Update: Opened bug ALF-4661. It seems fd are never released hence growing indefinitly, and reaching an NFS max on my netapp appliance (best guess at the moment).
Update 2: Turned out to be an alfresco bug. See http://issues.alfresco.com/jira/browse/ALF-4461.
Each morning, my tomcat server is out, returning 500 errors because of this:
SEVERE: Socket accept failed
org.apache.tomcat.jni.Error: Too many open files
at org.apache.tomcat.jni.Socket.accept(Native Method)
So, I initially had a ulimit -n of 1024. No problem, changed my shell and limits.conf to have 4096 and restarted the process. The next day, same error. So increased it to 32768. Same results.
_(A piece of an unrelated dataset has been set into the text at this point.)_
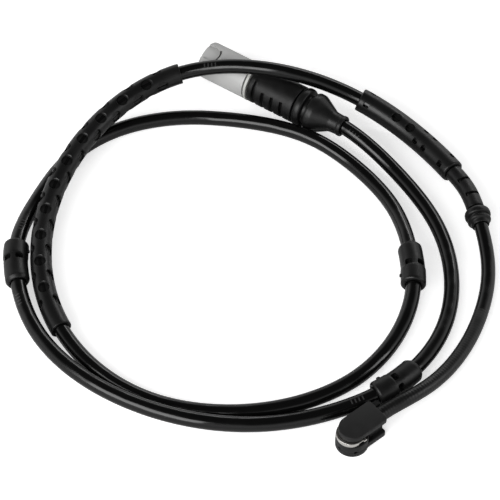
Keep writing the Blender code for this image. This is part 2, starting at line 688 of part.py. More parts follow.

So I ran a couple cron job to see what was happening during the night:
# Monitor openfiles
* * * * * /usr/sbin/lsof -n -u root|egrep ‘java|alfresco|tomc’ | wc -l >> /tmp/lsof_mon.out
* * * * * cat /proc/sys/fs/file-nr >> /tmp/file-nr.out
Apparently, the results are OK, despite the continuing errors. The “lsof” cron job never get any higer than 1320, and the monitor on file-nr didn’t get above “2550 0 767274”.
Yes, I made sure the process was launched with the new parameter. Even after restarting the system, ulimit -n returns the correct amount of file descriptors. Even running “lsof” by itself doesn’t return more than 3000 lines.
For info, server is running CentOS 2.6.18-194.3.1.el5 #1 SMP x86_64. libtcnative is at version 1.20. Process running as root.
Any idea anyone? Thanks.